Objective:
Count how many lines have the word "behaviour" in them. Reply with that number by itself.

Provided material:
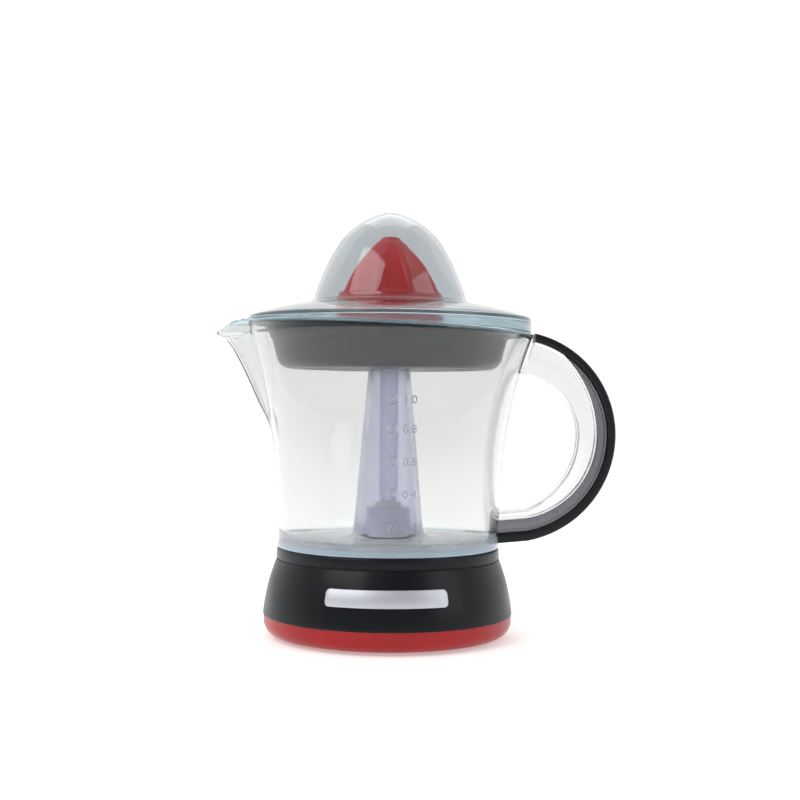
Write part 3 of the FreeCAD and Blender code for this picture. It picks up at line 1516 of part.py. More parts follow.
def lid():
    body = new_body("lid")
    wall = D.lid_wall
    low = D.rim_z - D.lid_stock
    side_r = (D.lid_high_r + D.lid_neck_r) / 2 + D.dome_bow
    side_z = (D.lid_high_z + D.lid_neck_z) / 2
    crown_r = D.lid_high_r * D.crown_share
    crown_z = D.lid_high_z + D.crown_rise
    bend_r = D.lid_neck_r + D.brim_bend_out
    bend_z = D.lid_brim_z + D.brim_bend_up
    brim_r = (D.lid_brim_r + D.lid_edge_r) / 2
    brim_z = (D.lid_brim_z + D.lid_edge_z) / 2 + D.brim_bow
    turn(body, "dome", [
        (0, D.lid_top - wall),
        (0, D.lid_top),
        (D.lid_flat_r, D.lid_top),
        Mid(crown_r, crown_z),
        (D.lid_high_r, D.lid_high_z),
        Mid(side_r, side_z),
        (D.lid_neck_r, D.lid_neck_z),
        Mid(bend_r, bend_z),
        (D.lid_brim_r, D.lid_brim_z),
        Mid(brim_r, brim_z),
        (D.lid_edge_r, D.lid_edge_z),
        (D.lid_edge_r, low),
        (D.lid_edge_r - wall, low),
        (D.lid_edge_r - wall, D.lid_edge_z - wall),
        Mid(brim_r, brim_z - wall),
        (D.lid_brim_r - wall / 2, D.lid_brim_z - wall),
        Mid(bend_r - wall, bend_z - wall / 2),
        (D.lid_neck_r - wall, D.lid_neck_z),
        Mid(side_r - wall, side_z),
        (D.lid_high_r - wall, D.lid_high_z - wall / 2),
        Mid(crown_r - wall / 2, crown_z - wall * D.crown_inner),
        (D.lid_flat_r, D.lid_top - wall),
    ])
    far = D.lid_edge_r * 2
    through(body, "rim_trim", closed([
        (-far, low - FAR_OUT),
        (far, low - FAR_OUT),
        (far, rim_height(far, -D.gap)),
        (-far, rim_height(-far, -D.gap)),
    ]), far, cut=True)
    return body


MAKERS = (
    base_skirt, base_housing, rubber_feet, base_screws, badge_plate, cord_grommet,
    gear_plate, plate_screws, stator_core, motor_coils, motor_bracket, motor_spacers,
    motor_screws, motor_bushes, rotor_core, rotor_shaft, motor_pinion, compound_gear,
    gear_axle, axle_clip, output_gear, drive_hub, hub_bush, thrust_cup, return_spring,
    switch_body, switch_button, drive_spindle, jug, handle_insert, handle_grip, strainer,
    reamer_cone, lid,
)


def check(pieces):
    """Stops with a plain list if anything in the document failed or a piece is not sound."""
    faults = []
    for item in DOC.Objects:
        if "Invalid" in item.State or "Error" in item.State:
            faults.append(f"{item.Name}: {item.State}")
    for piece in pieces:
        if piece.Shape.isNull() or not piece.Shape.isValid() or piece.Shape.Volume <= 0:
            faults.append(f"{piece.Label}: shape is empty or not valid")
    if faults:
        raise RuntimeError("; ".join(faults))


def main():
    pieces = []
    for maker in MAKERS:
        piece = maker()
        DOC.recompute()
        pieces.append(piece)
        print(f"{piece.Label}: {len(piece.Shape.Solids)} solid(s), {piece.Shape.Volume:.0f} mm3")
    check(pieces)
    os.makedirs("parts", exist_ok=True)
    for piece in pieces:
        piece.Shape.exportStep(os.path.join("parts", piece.Label + ".step"))


main()
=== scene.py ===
"""The looks of a citrus press juicer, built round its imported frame.

The frame has its origin on the juicer's vertical axis, in the plane of its feet: +Z is up, +X points to the
handle, -X to the spout and +Y to the rear. Sizes below are in millimetres; meshes are made in metres.
"""

import json
import logging
import math
from dataclasses import dataclass, field
from enum import Enum
from typing import Callable, Sequence

import bmesh
import bpy
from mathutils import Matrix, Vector

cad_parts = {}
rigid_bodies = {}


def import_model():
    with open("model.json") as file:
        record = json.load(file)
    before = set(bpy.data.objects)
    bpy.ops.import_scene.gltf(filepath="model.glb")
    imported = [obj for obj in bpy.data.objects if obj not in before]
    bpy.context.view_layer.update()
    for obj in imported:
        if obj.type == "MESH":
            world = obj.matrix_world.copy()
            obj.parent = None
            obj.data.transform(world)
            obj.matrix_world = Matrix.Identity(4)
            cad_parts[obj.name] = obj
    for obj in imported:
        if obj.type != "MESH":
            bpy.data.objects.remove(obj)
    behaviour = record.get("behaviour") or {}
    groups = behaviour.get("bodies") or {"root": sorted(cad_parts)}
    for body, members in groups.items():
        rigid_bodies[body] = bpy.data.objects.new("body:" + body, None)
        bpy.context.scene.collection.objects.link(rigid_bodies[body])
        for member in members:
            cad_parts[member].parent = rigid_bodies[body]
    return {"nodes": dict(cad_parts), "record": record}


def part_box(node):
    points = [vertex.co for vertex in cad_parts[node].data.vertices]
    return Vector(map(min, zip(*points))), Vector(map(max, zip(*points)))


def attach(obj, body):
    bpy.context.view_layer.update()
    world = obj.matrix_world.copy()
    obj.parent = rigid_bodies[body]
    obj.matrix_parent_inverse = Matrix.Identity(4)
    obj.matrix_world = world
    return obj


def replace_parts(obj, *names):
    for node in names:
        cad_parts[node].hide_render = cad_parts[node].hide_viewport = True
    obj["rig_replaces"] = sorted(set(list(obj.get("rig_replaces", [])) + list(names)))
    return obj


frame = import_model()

LOG = logging.getLogger("juicer")
MM = 0.001
SHARP_DEGREES = 38.0
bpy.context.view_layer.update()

Point = tuple[float, float]
Row = Callable[[float], Point]
Colour = tuple[float, float, float]


# ------------------------------------------------------------------ outlines


def mix(a: float, b: float, share: float) -> float:
    """Returns the value that lies a share of the way from a to b."""
    return a + (b - a) * share


def ease(low: float, high: float, value: float) -> float:
    """Rises smoothly from 0 to 1.

    Args:
        low: where the rise begins.
        high: where it ends.
        value: where it is read.

    Returns:
        The height of the rise at value, from 0 to 1.
    """
    share = min(1.0, max(0.0, (value - low) / (high - low)))
    return share * share * (3 - 2 * share)


def frame_box(node: str) -> tuple[Vector, Vector]:
    """Returns a frame node's lowest and highest corner in millimetres."""
    low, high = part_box(node)
    return low / MM, high / MM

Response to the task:
2